When OpenAI mapped goblin mentions to different ChatGPT personalities, it found the nerdy personality was disproportionately responsible for using that one word. Despite only accounting for 2.5 percent of all ChatGPT responses, it made 66.7 percent of all goblin mentions generated by the chatbot. Further investigation revealed that reinforcement learning was to blame for the uptick in goblin and gremlin usage. Specifically, OpenAI found that a single reward mechanism was responsible for teaching the nerdy personality to consistently favor creature language.
“Across all datasets in the audit, the Nerdy personality reward showed a clear tendency to score outputs to the same problem with ‘goblin’ or ‘gremlin’ higher than outputs without, with positive uplift in 76.2 percent of datasets,” the company explains.
Subsequently, OpenAI found, due to how reinforcement learning can work, that the nerdy personality’s love of goblins had transferred to other parts of its models. “The rewards were applied only in the Nerdy condition, but reinforcement learning does not guarantee that learned behaviors stay neatly scoped to the condition that produced them,” the company explains. “Once a style tic is rewarded, later training can spread or reinforce it elsewhere, especially if those outputs are reused in supervised fine-tuning or preference data.”

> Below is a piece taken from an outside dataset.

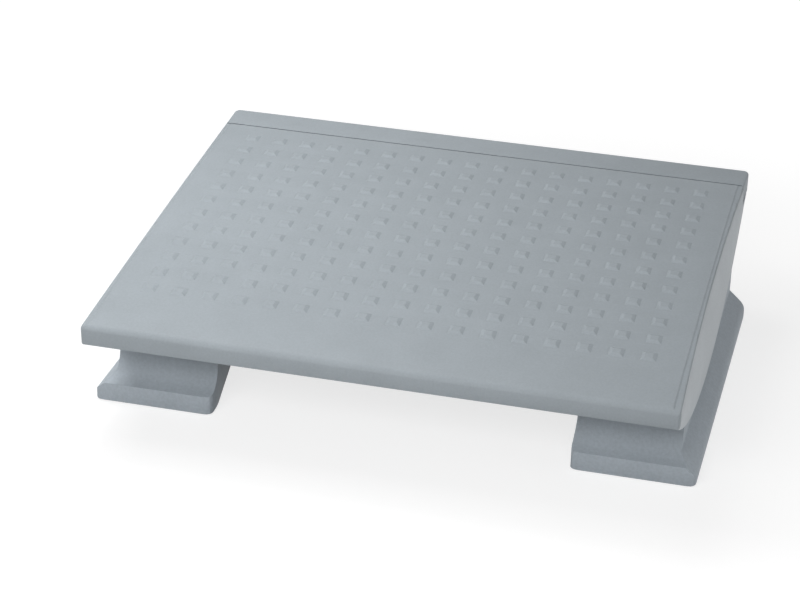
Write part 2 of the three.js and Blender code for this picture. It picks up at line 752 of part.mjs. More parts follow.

OpenAI began training GPT-5.5 before it identified the cause of ChatGPT’s affinity for goblins, which is why there’s a prompt instructing Codex to avoid creature language. “Codex is, after all, quite nerdy,” OpenAI notes. In hunting down ChatGPT’s goblins, the company notes it has devised new tools to audit and fix model behavior. If it was up to me, I wouldn’t use those tools. Keep AI weird, I say.